#### DESCRIPTION OF THE TASK:
Scan the material and copy every line in which "materials" appears.

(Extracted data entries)

>> start

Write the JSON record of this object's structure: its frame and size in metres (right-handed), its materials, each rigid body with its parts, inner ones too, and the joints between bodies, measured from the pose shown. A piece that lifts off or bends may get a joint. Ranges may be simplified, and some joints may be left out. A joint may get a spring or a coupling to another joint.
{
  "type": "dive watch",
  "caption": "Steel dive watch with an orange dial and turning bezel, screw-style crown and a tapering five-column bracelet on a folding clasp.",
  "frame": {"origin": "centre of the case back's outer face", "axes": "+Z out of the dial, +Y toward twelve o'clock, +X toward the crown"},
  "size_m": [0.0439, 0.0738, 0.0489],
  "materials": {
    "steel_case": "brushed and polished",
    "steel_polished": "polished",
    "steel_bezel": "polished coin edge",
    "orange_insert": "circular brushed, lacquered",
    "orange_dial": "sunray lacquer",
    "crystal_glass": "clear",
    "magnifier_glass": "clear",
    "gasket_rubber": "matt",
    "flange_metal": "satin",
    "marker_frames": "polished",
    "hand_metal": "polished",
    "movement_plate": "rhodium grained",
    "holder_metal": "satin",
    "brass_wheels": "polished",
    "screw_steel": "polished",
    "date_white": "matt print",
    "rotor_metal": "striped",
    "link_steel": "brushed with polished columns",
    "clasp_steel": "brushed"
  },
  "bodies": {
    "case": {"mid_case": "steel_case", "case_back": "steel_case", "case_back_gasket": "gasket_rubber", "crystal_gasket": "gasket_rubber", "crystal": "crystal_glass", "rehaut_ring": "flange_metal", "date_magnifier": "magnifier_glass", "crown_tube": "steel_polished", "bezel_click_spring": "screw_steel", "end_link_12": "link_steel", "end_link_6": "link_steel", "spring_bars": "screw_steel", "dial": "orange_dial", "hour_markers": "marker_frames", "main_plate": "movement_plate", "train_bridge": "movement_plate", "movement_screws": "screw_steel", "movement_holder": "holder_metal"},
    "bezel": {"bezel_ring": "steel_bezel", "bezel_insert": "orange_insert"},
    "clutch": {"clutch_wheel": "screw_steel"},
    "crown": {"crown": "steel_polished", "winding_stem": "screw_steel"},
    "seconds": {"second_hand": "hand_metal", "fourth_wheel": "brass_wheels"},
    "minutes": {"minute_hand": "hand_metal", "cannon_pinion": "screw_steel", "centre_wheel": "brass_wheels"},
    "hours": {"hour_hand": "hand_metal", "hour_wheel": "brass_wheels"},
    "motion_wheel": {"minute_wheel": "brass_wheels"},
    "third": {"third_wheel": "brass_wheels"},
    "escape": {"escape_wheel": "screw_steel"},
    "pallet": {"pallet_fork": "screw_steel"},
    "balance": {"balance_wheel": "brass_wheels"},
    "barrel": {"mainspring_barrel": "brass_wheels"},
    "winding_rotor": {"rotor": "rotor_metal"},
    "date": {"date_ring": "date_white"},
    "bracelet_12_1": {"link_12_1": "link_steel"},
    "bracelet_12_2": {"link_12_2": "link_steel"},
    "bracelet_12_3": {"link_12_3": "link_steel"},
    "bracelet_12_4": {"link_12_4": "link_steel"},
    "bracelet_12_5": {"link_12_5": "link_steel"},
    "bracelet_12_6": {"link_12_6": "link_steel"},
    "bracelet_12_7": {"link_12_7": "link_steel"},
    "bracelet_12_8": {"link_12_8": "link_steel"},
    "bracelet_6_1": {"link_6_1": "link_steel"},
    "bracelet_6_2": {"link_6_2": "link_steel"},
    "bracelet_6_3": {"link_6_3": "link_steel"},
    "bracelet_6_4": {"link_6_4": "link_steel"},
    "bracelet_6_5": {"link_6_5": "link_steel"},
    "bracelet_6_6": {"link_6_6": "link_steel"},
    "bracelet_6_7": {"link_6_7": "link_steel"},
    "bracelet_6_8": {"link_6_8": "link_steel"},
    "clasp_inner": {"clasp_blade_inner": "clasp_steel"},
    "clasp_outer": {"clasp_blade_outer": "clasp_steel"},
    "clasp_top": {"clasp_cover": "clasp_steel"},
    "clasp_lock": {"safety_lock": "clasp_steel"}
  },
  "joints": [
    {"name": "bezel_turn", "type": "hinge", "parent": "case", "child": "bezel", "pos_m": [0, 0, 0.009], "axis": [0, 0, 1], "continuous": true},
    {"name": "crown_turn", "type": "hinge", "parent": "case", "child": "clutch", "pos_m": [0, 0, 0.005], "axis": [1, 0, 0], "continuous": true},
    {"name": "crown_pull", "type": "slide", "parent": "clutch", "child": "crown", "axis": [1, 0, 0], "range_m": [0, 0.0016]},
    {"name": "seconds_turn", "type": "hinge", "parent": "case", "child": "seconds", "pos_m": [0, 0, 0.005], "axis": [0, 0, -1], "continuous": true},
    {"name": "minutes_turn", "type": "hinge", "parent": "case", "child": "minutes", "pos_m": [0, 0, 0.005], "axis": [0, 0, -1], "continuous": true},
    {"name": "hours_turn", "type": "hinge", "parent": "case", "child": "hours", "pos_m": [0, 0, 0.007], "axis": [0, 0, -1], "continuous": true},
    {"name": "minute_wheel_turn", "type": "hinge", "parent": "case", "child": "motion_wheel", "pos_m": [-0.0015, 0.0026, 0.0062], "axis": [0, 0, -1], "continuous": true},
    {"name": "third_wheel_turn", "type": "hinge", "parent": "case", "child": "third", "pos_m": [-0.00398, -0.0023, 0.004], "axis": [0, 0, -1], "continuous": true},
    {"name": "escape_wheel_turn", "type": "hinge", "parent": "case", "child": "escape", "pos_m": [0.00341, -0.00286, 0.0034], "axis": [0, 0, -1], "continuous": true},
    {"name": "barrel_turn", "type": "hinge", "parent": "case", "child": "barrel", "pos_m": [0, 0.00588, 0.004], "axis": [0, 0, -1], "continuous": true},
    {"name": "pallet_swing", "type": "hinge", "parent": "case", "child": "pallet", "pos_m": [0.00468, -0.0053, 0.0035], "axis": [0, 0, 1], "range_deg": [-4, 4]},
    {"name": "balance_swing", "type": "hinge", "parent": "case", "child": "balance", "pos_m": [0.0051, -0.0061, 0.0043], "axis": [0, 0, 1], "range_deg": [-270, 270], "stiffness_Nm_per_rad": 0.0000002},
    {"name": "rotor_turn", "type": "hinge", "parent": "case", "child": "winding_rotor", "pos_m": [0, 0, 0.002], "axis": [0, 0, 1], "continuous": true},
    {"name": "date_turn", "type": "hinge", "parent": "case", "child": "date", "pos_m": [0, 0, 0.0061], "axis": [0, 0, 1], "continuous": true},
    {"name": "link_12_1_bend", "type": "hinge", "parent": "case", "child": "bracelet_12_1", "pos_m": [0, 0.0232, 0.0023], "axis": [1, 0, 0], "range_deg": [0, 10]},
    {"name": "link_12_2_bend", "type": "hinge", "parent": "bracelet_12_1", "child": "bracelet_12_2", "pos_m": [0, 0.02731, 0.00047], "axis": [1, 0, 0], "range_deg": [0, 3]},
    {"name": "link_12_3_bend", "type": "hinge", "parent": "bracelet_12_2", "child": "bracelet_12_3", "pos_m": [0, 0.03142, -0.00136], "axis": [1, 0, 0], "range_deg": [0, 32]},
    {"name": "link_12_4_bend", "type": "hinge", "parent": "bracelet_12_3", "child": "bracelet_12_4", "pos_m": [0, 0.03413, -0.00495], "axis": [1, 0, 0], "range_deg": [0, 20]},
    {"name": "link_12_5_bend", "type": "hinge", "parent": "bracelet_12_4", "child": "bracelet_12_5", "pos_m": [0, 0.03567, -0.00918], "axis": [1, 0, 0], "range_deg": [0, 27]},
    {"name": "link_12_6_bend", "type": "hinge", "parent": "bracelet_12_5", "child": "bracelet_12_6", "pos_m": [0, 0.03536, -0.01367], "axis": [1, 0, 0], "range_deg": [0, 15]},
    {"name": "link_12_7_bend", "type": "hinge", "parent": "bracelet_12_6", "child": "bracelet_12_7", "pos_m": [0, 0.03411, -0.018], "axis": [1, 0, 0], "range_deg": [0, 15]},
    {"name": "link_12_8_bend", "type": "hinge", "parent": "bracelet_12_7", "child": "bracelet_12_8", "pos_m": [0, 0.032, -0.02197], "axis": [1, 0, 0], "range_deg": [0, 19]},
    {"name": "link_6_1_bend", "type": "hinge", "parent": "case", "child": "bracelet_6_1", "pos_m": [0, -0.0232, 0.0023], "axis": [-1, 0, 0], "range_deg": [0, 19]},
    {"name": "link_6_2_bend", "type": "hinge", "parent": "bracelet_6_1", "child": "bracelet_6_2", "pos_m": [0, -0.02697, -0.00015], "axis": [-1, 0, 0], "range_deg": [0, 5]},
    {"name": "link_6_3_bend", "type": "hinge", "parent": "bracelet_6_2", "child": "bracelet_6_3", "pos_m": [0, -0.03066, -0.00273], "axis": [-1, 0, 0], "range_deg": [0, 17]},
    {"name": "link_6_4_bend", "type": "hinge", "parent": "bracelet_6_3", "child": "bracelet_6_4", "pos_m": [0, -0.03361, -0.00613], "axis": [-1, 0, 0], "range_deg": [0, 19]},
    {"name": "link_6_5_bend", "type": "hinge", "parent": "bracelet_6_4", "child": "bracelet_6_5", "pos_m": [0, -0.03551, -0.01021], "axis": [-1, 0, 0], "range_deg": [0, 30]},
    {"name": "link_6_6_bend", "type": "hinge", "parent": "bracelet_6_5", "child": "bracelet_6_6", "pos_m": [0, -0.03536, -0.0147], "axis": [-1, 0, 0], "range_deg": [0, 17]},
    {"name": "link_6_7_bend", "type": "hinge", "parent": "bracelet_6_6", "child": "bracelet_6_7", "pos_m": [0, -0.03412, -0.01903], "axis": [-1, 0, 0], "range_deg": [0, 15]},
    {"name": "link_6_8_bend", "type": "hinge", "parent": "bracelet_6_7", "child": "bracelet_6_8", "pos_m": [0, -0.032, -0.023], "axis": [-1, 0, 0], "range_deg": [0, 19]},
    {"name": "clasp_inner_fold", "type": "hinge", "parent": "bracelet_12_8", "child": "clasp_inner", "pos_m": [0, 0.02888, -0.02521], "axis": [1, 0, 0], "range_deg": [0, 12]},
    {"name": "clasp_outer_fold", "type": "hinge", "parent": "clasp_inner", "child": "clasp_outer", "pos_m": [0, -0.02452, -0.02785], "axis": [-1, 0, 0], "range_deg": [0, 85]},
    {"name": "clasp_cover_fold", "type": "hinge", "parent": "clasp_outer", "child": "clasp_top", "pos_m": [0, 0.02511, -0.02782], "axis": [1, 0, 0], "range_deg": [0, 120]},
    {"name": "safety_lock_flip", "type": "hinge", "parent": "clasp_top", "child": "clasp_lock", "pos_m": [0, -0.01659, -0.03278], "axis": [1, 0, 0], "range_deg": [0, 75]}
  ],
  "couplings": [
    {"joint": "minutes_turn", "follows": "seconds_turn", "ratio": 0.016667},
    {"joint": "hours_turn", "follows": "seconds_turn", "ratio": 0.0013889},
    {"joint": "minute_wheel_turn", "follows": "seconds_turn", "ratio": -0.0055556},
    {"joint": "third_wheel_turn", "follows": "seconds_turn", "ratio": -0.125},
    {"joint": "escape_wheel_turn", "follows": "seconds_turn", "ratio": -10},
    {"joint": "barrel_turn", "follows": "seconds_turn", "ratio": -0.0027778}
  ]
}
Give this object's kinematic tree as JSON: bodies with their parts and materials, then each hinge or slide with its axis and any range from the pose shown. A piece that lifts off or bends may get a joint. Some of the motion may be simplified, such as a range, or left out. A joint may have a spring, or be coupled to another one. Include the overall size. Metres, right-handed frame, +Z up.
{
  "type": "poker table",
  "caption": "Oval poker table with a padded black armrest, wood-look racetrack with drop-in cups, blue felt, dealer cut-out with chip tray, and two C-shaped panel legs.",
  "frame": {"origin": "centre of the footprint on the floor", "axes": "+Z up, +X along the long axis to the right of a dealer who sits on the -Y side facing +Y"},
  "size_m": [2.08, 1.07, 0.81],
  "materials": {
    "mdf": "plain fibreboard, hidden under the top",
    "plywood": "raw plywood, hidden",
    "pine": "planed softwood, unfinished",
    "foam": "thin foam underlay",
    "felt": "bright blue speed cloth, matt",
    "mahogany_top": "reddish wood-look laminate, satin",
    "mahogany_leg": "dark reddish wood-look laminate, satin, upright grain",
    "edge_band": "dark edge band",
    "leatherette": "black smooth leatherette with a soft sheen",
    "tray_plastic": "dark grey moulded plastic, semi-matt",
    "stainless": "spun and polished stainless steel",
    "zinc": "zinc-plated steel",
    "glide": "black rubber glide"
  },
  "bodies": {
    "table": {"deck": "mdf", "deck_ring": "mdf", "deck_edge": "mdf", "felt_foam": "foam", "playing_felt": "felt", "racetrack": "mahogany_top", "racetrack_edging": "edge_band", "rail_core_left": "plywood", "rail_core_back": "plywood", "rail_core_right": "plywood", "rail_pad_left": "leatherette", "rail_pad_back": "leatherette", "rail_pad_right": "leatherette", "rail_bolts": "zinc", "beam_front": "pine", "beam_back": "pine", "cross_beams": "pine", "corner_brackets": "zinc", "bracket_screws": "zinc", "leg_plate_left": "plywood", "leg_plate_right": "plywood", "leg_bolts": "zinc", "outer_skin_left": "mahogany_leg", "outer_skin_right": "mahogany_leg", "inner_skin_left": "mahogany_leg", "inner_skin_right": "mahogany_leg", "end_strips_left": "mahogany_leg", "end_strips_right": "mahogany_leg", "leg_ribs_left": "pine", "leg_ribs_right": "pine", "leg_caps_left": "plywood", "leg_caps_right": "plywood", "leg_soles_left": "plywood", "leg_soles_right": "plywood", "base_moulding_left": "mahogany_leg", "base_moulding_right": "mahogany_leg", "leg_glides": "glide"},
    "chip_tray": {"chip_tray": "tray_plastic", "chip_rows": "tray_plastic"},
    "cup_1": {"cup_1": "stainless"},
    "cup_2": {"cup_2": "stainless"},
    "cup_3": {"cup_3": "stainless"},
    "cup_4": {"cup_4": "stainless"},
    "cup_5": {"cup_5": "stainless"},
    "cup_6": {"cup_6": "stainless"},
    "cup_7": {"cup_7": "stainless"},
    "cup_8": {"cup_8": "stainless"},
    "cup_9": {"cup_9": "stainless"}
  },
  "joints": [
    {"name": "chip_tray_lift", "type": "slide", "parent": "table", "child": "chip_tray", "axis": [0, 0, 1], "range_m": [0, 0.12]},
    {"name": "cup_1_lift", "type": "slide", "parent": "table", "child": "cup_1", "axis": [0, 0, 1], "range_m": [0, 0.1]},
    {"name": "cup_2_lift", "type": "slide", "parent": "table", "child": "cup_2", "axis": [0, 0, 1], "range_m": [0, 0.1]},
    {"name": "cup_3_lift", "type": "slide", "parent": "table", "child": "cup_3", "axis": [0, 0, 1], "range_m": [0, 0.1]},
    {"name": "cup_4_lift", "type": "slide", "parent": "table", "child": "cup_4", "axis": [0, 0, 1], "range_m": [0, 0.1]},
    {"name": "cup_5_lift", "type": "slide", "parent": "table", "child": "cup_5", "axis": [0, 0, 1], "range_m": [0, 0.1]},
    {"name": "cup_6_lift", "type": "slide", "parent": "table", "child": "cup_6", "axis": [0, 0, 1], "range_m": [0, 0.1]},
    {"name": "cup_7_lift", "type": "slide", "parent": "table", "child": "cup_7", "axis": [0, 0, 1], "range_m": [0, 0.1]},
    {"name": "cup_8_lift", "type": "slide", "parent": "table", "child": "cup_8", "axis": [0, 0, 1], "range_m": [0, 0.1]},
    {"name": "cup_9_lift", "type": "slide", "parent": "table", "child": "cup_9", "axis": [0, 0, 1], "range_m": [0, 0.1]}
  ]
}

>> end

#### EXERCISE SOLUTION:
Write the JSON record of this object's structure: its frame and size in metres (right-handed), its materials, each rigid body with its parts, inner ones too, and the joints between bodies, measured from the pose shown. A piece that lifts off or bends may get a joint. Ranges may be simplified, and some joints may be left out. A joint may get a spring or a coupling to another joint.
  "materials": {
Give this object's kinematic tree as JSON: bodies with their parts and materials, then each hinge or slide with its axis and any range from the pose shown. A piece that lifts off or bends may get a joint. Some of the motion may be simplified, such as a range, or left out. A joint may have a spring, or be coupled to another one. Include the overall size. Metres, right-handed frame, +Z up.
  "materials": {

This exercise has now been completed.